[jazzy] Reduce flakiness in rosbag2 recorder end-to-end tests (backport #2370)#2415
[jazzy] Reduce flakiness in rosbag2 recorder end-to-end tests (backport #2370)#2415mergify[bot] wants to merge 1 commit intojazzyfrom
Conversation
* Reduce flakiness in rosbag2 recorder end-to-end tests Reduced flakiness in rosbag2 recorder tests by strengthening PublicationManager::wait_for_matched(). The helper `PublicationManager::wait_for_matched()` now waits on ROS graph events instead of relying only on fixed sleep-polling. It still preserves the existing API and boolean return behavior, but uses a hybrid loop: • check the publisher’s current subscription count • wait for a graph change • re-check periodically with a short bounded wait slice This improves readiness detection for recorder subscriptions that appear asynchronously during topic discovery, while still handling cases where graph notifications are delayed or not sufficient on their own. No test call sites were changed. Existing recorder tests continue to use pub_manager.wait_for_matched(...), but they now benefit from the stronger synchronization automatically. Signed-off-by: Michael Orlov <morlovmr@gmail.com> * Fix a possible negative remaining time in wait_for_matched(..) Refactor logic to check deadline before calculating remaining time Signed-off-by: Michael Orlov <morlovmr@gmail.com> --------- Signed-off-by: Michael Orlov <morlovmr@gmail.com> (cherry picked from commit 86fbdb7)
MichaelOrlov
left a comment
There was a problem hiding this comment.
LGTM with green CI.
|
Pulls: #2415 |
|
@mjcarroll @cottsay The Windows build on Jazzy permanently fails with multiple jobs with the error message that [ RUN ] RosBag2PlayTestFixture.burst_with_false_preconditions
[ERROR] [1776977464.035681700] [rmw_connextdds]: Failed to serialize rmw_dds_common::msg::dds_::ParticipantEntitiesInfo_ sample: Not enough memory in the buffer stream
[ERROR] [1776977464.035968800] [rmw_connextdds]: failed to write message to DDS
[ERROR] [1776977464.036026000] [rmw_connextdds]: failed to publish discovery sample
[ERROR] [1776977464.036058600] [rmw_connextdds]: failed to publish discovery sample
[ERROR] [1776977464.036081500] [rmw_connextdds]: failed to update graph for node
ERROR [0x0101CB47,0xFDF91636,0xE3F71A8B:0x80000003{Entity=DW,Topic=ros_discovery_info,Type=rmw_dds_common::msg::dds_::ParticipantEntitiesInfo_,Domain=147}|WRITE|ADD TO WRITER QUEUE|PROCESS SAMPLE] PRESWriterHistoryDriver_serializeSample:FAILED TO SERIALIZE | Sample in topic ros_discovery_info with type 'rmw_dds_common::msg::dds_::ParticipantEntitiesInfo_' and encapsulation ID 1
ERROR [0x0101CB47,0xFDF91636,0xE3F71A8B:0x80000003{Entity=DW,Topic=ros_discovery_info,Type=rmw_dds_common::msg::dds_::ParticipantEntitiesInfo_,Domain=147}|WRITE|ADD TO WRITER QUEUE] PRESWriterHistoryDriver_initializeSample:FAILED TO SERIALIZE | Sample with sequence number (0, 1) in encapsulation 1.
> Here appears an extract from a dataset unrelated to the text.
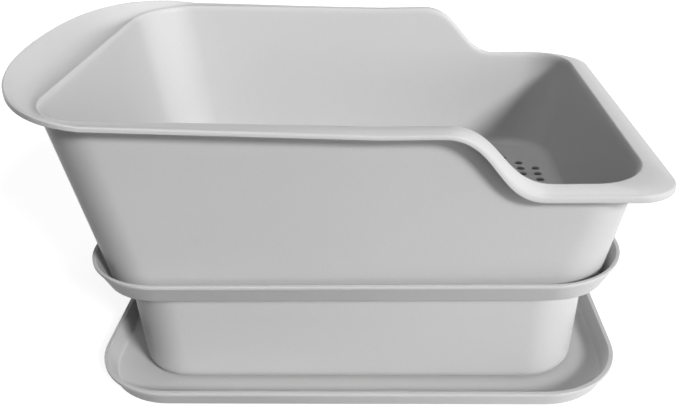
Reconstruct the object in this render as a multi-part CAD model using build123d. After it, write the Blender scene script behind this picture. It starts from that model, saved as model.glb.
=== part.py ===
from build123d import *
from math import cos, pi, radians, sin, tan
import os

# Sifting litter box: three plastic mouldings that stack and lift apart by hand.
# A base tray stands on the floor, a catch pan stands in the tray, and a sifting
# tub sits on the ledge inside the pan's collar. Litter dust falls through the
# holes in the tub's floor into the pan.
# Millimetres, +Z up. The origin is the middle of the tray's flat underside. +X is
# the low entry end, -X the end with the handle lip, and Y is the width.
# Each moulding is one skin: a ruled loft through closed rails that run from the
# underside up the outside, over the rim and down the inside to the floor.

# Base tray
tray_length = 478.4
tray_width = 363.4
tray_corner = 72.0
tray_height = 19.0
tray_flare = 7.7
tray_wall = 2.2
tray_floor = 2.5
tray_foot_radius = 4.0
tray_inner_radius = 3.0
tray_bead = 1.8
tray_bead_depth = 3.0

# Catch pan: body and ledge
pan_height = 103.7
pan_corner = 50.0
pan_flare = 3.8
pan_wall = 2.5
pan_floor = 2.5
pan_foot_radius = 12.0
ledge_seat = 9.4
ledge_edge_radius = 1.5

# Catch pan: collar round the foot of the tub
collar_height = 19.5
collar_flare = 11.5
collar_clearance = 2.3
collar_radius = 3.0
collar_bead = 0.8
collar_bead_depth = 2.5

# Sifting tub: foot and walls
tub_length = 433.3
tub_width = 316.8
tub_corner = 48.3
tub_wall = 2.6
tub_floor = 3.0
tub_foot_radius = 10.0
tub_inner_radius = 9.0
front_draft_angle = 8.75
rear_draft_angle = 9.0
side_draft_angle = 7.3

# Sifting tub: crest of the rim, as heights above the tub's underside
entry_height = 110.0
side_height = 160.8
rear_height = 167.6
front_crest_corner = 44.0
rear_crest_corner = 55.0

# Sifting tub: runs along the rim and set-backs from the ends of its foot
dip_setback = 59.8
dip_run = 83.2
level_run = 48.4
lip_corner_setback = 27.2
lip_flat_width = 12.0

# Sifting tub: flange and handle lip, outward from the crest
front_reach = 22.0
entry_reach = 9.0
side_reach = 13.0
rear_reach = 47.8
front_lip_corner = 36.0
entry_drop = 8.8
side_drop = 3.0
rear_side_rise = 1.4
rear_rise = 17.8
flange_crown = 1.2
handle_dip = 11.0
front_skirt = 3.5
side_skirt = 3.0
rear_side_skirt = 5.0
rear_skirt = 9.0
lip_radius = 2.0
crest_roll = 6.0
root_depth = 8.0

# Sifting tub: holes in its floor, in rows and columns either side of the middle.
# The pattern keeps its borders and its number of holes when the tub's size changes.
hole_width = 7.8
hole_end_border = 21.0
hole_side_border = 29.7
hole_columns = 12
hole_rows = 9
hole_corner_steps = 3
hole_sides = 4

# Shares that set curves and sections
arc_share = 0.5523
lip_arc_share = 0.62
dip_share = 0.5
lean_share = 0.5
handle_share = 0.2
lip_edge_share = 0.4
girth_share = 0.8
collar_corner_share = 1.4
under_shares = (0.3, 0.65)
flange_shares = (0.65, 0.3, 0.0)

fillet_steps = 2
edge_steps = 1
cut_overrun = 1.0

# Heights of the stack
pan_base = tray_floor
tub_base = pan_base + pan_height

# Places along the tub's rim, from its middle
dip_foot = tub_length / 2 - dip_setback
dip_head = dip_foot - dip_run
rise_start = dip_head - level_run
lip_corner_start = tub_length / 2 - lip_corner_setback
lip_flat_half = lip_flat_width / 2

# Spacing of the holes
hole_pitch_x = (tub_length / 2 - hole_end_border) / hole_columns
hole_pitch_y = (tub_width / 2 - hole_side_border) / hole_rows


def arc(across, up, radius, start, end, steps=fillet_steps):
    """Pairs (across, up) along an arc about a centre, between two angles."""
    turns = [radians(start + (end - start) * step / steps) for step in range(steps + 1)]
    return [(across + radius * cos(turn), up + radius * sin(turn)) for turn in turns]


def rounded_rails(length, width, corner, profile, corner_share=1):
    """Rounded rectangles, each grown by its offset and set at its height."""
    rails = []
    for grow, height in profile:
        rounding = corner + grow * corner_share
        outline = RectangleRounded(length + 2 * grow, width + 2 * grow, rounding)
        rails.append((Pos(0, 0, height) * outline).wire())
    return rails


def skin(rails):
    """One closed moulding through its rails, capped flat underneath and on its floor."""
    return Solid.make_loft(rails, ruled=True)


# Base tray
def make_tray():
    length = tray_length - 2 * tray_flare
    width = tray_width - 2 * tray_flare
    wall_top = tray_flare - tray_bead
    bead_foot = tray_height - tray_bead_depth
    bead_radius = tray_bead_depth / 2
    profile = arc(-tray_foot_radius, tray_foot_radius, tray_foot_radius, -90, 0, edge_steps)
    profile += [(wall_top, bead_foot), (tray_flare, bead_foot)]
    profile += arc(
        tray_flare - bead_radius, tray_height - bead_radius, bead_radius, 0, 90, edge_steps
    )
    profile += [(wall_top - tray_wall, tray_height)]
    profile += arc(
        -tray_wall - tray_inner_radius,
        tray_floor + tray_inner_radius,
        tray_inner_radius,
        0,
        -90,
        edge_steps,
    )
    return skin(rounded_rails(length, width, tray_corner - tray_flare, profile))


# Catch pan
def make_pan():
    length = tub_length - 2 * (ledge_seat + pan_flare)
    width = tub_width - 2 * (ledge_seat + pan_flare)
    ledge_under = pan_height - pan_wall
    outer_body = arc(-pan_foot_radius, pan_foot_radius, pan_foot_radius, -90, 0)
    outer_body += [(pan_flare, ledge_under)]

    collar_out = collar_clearance + pan_wall
    collar_top = pan_height + collar_height
    rim_out = collar_out + collar_flare
    wall_out = rim_out - collar_bead
    bead_foot = collar_top - collar_bead_depth
    bead_radius = collar_bead_depth / 2
    collar = arc(
        collar_out - collar_radius, ledge_under + collar_radius, collar_radius, -90, 0, edge_steps
    )
    collar += [(wall_out, bead_foot), (rim_out, bead_foot)]
    collar += arc(rim_out - bead_radius, collar_top - bead_radius, bead_radius, 0, 90, edge_steps)
    collar += [(wall_out - pan_wall, collar_top)]
    collar += arc(
        collar_clearance - collar_radius,
        pan_height + collar_radius,
        collar_radius,
        0,
        -90,
        edge_steps,
    )

    mouth = pan_flare - pan_wall
    inner_radius = pan_foot_radius - pan_wall
    inner_body = arc(
        mouth + ledge_edge_radius,
        pan_height - ledge_edge_radius,
        ledge_edge_radius,
        90,
        180,
        edge_steps,
    )
    inner_body += arc(-pan_wall - inner_radius, pan_floor + inner_radius, inner_radius, 0, -90)

    rails = rounded_rails(length, width, pan_corner, outer_body)
    rails += rounded_rails(tub_length, tub_width, tub_corner, collar, collar_corner_share)
    rails += rounded_rails(length, width, pan_corner, inner_body)
    return Pos(0, 0, pan_base) * skin(rails)


# Sifting tub: seven knots on one side of each rail, front to rear. They are the ends
# of the front straight, front corner, entry side, dip, level side, rising side and
# rear corner. Ways point outward at each knot.
ways = [Vector(1, 0), *[Vector(0, 1)] * 5, Vector(-1, 0)]
crest_heights = [entry_height] * 3 + [side_height] * 2 + [rear_height] * 2
reaches = [front_reach] + [entry_reach] * 2 + [side_reach] * 3 + [rear_reach]
drops = [entry_drop] * 3 + [side_drop] * 2 + [-rear_side_rise, -rear_rise]
skirts = [front_skirt] * 2 + [side_skirt] * 3 + [rear_side_skirt, rear_skirt]
bulges = [flange_crown] * 5
bulges += [flange_crown - (flange_crown + handle_dip) * handle_share, -handle_dip]


def front_face(height):
    return tub_length / 2 + height * tan(radians(front_draft_angle))


def rear_face(height):
    return tub_length / 2 + height * tan(radians(rear_draft_angle))


def side_face(height):
    return tub_width / 2 + height * tan(radians(side_draft_angle))


def wall_corner(crest_corner, height):
    return tub_corner + (crest_corner - tub_corner) * height / side_height


def lean_dip(knots):
    """Shift the dip rearward with depth below the crest, so the wall keeps its thickness."""
    for index in (2, 3):
        depth = crest_heights[index] - knots[index].Z
        knots[index] -= Vector(depth * lean_share, 0, 0)
    return knots


def wall_knots(heights, inset):
    """Knots on the tub's drafted outer face at seven heights, moved inward by the inset."""
    front, entry, foot, head, rise, side, rear = heights
    rear_side = rear_face(side) - wall_corner(rear_crest_corner, side)
    rear_end = side_face(rear) - wall_corner(rear_crest_corner, rear)
    knots = [
        Vector(front_face(front), side_face(front) - wall_corner(front_crest_corner, front), front),
        Vector(front_face(entry) - wall_corner(front_crest_corner, entry), side_face(entry), entry),
        Vector(dip_foot, side_face(foot), foot),
        Vector(dip_head, side_face(head), head),
        Vector(rise_start, side_face(rise), rise),
        Vector(-rear_side, side_face(side), side),
        Vector(-rear_face(rear), rear_end, rear),
    ]
    return [knot - way * inset for knot, way in zip(knots, ways)]


def level_knots(height, inset):
    return wall_knots([height] * 7, inset)


def crest_knots(depth, inset):
    return lean_dip(wall_knots([height - depth for height in crest_heights], inset))


def lip_knots():
    """Knots on the flange's outer edge, at its top."""
    lips = [crest + way * reach for crest, way, reach in zip(wall_knots(crest_heights, 0), ways, reaches)]
    lips[0] = Vector(lips[0].X, lips[1].Y - front_lip_corner, lips[0].Z)
    lips[1] = Vector(lips[0].X - front_lip_corner, lips[1].Y, lips[1].Z)
    lips[5] = Vector(-lip_corner_start, lips[5].Y, lips[5].Z)
    lips[6] = Vector(lips[6].X, lip_flat_half, lips[6].Z)
    return [lip - Vector(0, 0, drop) for lip, drop in zip(lips, drops)]


def flange_knots(share, inset, depth):
    """Knots part of the way from crest to lip, moved inward and set under the top skin."""
    knots = []
    crests = wall_knots(crest_heights, 0)
    for crest, lip, way, reach, bulge in zip(crests, lip_knots(), ways, reaches, bulges):
        along = share - inset / reach
        place = crest + (lip - crest) * share - way * inset
        top = crest.Z + (lip.Z - crest.Z) * along + bulge * sin(pi * along)
        knots.append(Vector(place.X, place.Y, top - depth))
    return lean_dip(knots)


def skirt_knots(share, inset):
    """Knots on the turned-down edge, part of the way down it."""
    edge = zip(lip_knots(), ways, skirts)
    return lean_dip([lip - way * inset - Vector(0, 0, skirt * share) for lip, way, skirt in edge])


def corner_edge(start, end, via, pull_share):
    start_pull = start + (via - start) * pull_share
    end_pull = end + (via - end) * pull_share
    return Edge.make_bezier(start, start_pull, end_pull, end)


def dip_edge(foot, head):
    run = Vector((head.X - foot.X) * dip_share, 0, 0)
    return Edge.make_bezier(foot, foot + run, head - run, head)


def tub_rail(knots, share):
    """Closed rail through the knots and their mirrors, a share of the way from crest to lip."""
    rear_share = arc_share + (lip_arc_share - arc_share) * share
    halves = []
    for side in (1, -1):
        k = [Vector(knot.X, knot.Y * side, knot.Z) for knot in knots]
        front_via = Vector(k[0].X, k[1].Y, k[1].Z)
        rear_via = Vector(k[6].X, k[5].Y, k[6].Z)
        edges = [corner_edge(k[0], k[1], front_via, arc_share), Edge.make_line(k[1], k[2])]
        edges += [dip_edge(k[2], k[3]), Edge.make_line(k[3], k[4]), Edge.make_line(k[4], k[5])]
        edges += [corner_edge(k[5], k[6], rear_via, rear_share)]
        halves.append((edges, k))
    (far, far_knots), (near, near_knots) = halves
    front = Edge.make_line(near_knots[0], far_knots[0])
    rear = Edge.make_line(far_knots[6], near_knots[6])
    return Wire([front, *far, rear, *reversed(near)])


def tub_rails():
    """Every rail of the tub, from its underside round the rim to its floor."""
    girth_height = entry_height * girth_share
    outer = arc(-tub_foot_radius, tub_foot_radius, tub_foot_radius, -90, 0)
    rows = [(level_knots(height, -grow), 0) for grow, height in outer]
    rows += [(level_knots(girth_height, 0), 0), (crest_knots(root_depth, 0), 0)]
    rows += [(flange_knots(share, 0, tub_wall), share) for share in under_shares]
    rows += [(flange_knots(1, tub_wall, tub_wall), 1), (skirt_knots(1, tub_wall), 1)]
    rows += [(skirt_knots(1, 0), 1), (skirt_knots(lip_edge_share, 0), 1)]
    rows += [(flange_knots(1, lip_radius, 0), 1)]
    rows += [(flange_knots(share, 0, 0), share) for share in flange_shares]
    roll = arc(0, -crest_roll, crest_roll, 90, 0)[1:]
    rows += [(crest_knots(-up, across * tub_wall / crest_roll), 0) for across, up in roll]
    rows += [(level_knots(girth_height, tub_wall), 0)]
    inner = arc(-tub_wall - tub_inner_radius, tub_floor + tub_inner_radius, tub_inner_radius, 0, -90)
    rows += [(level_knots(height, -grow), 0) for grow, height in inner]
    return [tub_rail(knots, share) for knots, share in rows]


def sieve_places():
    """Hole centres on the tub's floor, with each corner of the pattern stepped off."""
    places = []
    for column in range(-hole_columns, hole_columns + 1):
        steps_in = max(0, abs(column) - (hole_columns - hole_corner_steps))
        last_row = hole_rows - steps_in
        for row in range(-last_row, last_row + 1):
            places.append((column * hole_pitch_x, row * hole_pitch_y))
    return places


def make_tub():
    shell = skin(tub_rails())
    hole = RegularPolygon(hole_width / 2, hole_sides, major_radius=False, rotation=180 / hole_sides)
    drill = Pos(0, 0, -cut_overrun) * extrude(hole, tub_floor + 2 * cut_overrun)
    drills = [Pos(x, y, 0) * drill for x, y in sieve_places()]
    return Pos(0, 0, tub_base) * (shell - drills)


os.makedirs("parts", exist_ok=True)
export_step(make_tray(), "parts/base_tray.step")
export_step(make_pan(), "parts/catch_pan.step")
export_step(make_tub(), "parts/sifting_tub.step")
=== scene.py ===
from math import cos, pi, radians, sin, tan

import bmesh
import bpy
from mathutils import Matrix, Vector
from mathutils.geometry import delaunay_2d_cdt


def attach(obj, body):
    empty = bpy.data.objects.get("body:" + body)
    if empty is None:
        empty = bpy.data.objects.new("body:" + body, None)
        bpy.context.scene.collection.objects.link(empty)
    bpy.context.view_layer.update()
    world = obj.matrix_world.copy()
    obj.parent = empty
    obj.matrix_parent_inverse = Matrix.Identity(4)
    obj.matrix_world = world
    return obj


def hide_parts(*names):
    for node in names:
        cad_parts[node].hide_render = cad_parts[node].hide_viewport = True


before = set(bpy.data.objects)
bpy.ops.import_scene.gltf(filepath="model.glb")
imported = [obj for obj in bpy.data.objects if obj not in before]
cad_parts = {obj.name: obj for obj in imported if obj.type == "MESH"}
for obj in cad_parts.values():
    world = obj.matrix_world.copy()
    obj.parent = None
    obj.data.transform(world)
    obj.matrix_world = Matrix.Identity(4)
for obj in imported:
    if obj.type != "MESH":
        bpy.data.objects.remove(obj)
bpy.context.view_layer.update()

# Sifting litter box: base tray, catch pan and sifting tub, each one moulded skin.
# The part's sizes are those of the CAD part, in millimetres, and MM turns them to metres.
# +X is the low entry end, -X the end with the handle lip, +Z is up.
MM = 0.001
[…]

ERROR [0x0101CB47,0xFDF91636,0xE3F71A8B:0x80000003{Entity=DW,Topic=ros_discovery_info,Type=rmw_dds_common::msg::dds_::ParticipantEntitiesInfo_,Domain=147}|WRITE|ADD TO WRITER QUEUE] WriterHistoryMemoryPlugin_addEntryToSession:FAILED TO INITIALIZE | Session sample
ERROR [0x0101CB47,0xFDF91636,0xE3F71A8B:0x80000003{Entity=DW,Topic=ros_discovery_info,Type=rmw_dds_common::msg::dds_::ParticipantEntitiesInfo_,Domain=147}|WRITE|ADD TO WRITER QUEUE] WriterHistoryMemoryPlugin_addEntryToSessions:FAILED TO ADD | Entry to session with ID 0
ERROR [0x0101CB47,0xFDF91636,0xE3F71A8B:0x80000003{Entity=DW,Topic=ros_discovery_info,Type=rmw_dds_common::msg::dds_::ParticipantEntitiesInfo_,Domain=147}|WRITE|ADD TO WRITER QUEUE] WriterHistoryMemoryPlugin_getEntry:FAILED TO ADD | Virtual sample to sessions
ERROR [0x0101CB47,0xFDF91636,0xE3F71A8B:0x80000003{Entity=DW,Topic=ros_discovery_info,Type=rmw_dds_common::msg::dds_::ParticipantEntitiesInfo_,Domain=147}|WRITE|ADD TO WRITER QUEUE] WriterHistoryMemoryPlugin_addSample:FAILED TO GET | Entry
ERROR [0x0101CB47,0xFDF91636,0xE3F71A8B:0x80000003{Entity=DW,Topic=ros_discovery_info,Type=rmw_dds_common::msg::dds_::ParticipantEntitiesInfo_,Domain=147}|WRITE] PRESPsWriter_writeInternal:!collator addWrite
unknown file: error: C++ exception with description "failed to initialize rcl node: failed to write message to DDS, at C:\ci\ws\src\ros2\rmw_connextdds\rmw_connextdds_common\src\ndds\dds_api_ndds.cpp:778, at C:\ci\ws\src\ros2\rcl\rcl\src\rcl\node.c:253" thrown in the test fixture's constructor. |
|
@mjcarroll @cottsay @claraberendsen friendly ping here for comments ^^^. |
Description
Reduced flakiness in rosbag2 recorder tests by strengthening PublicationManager::wait_for_matched().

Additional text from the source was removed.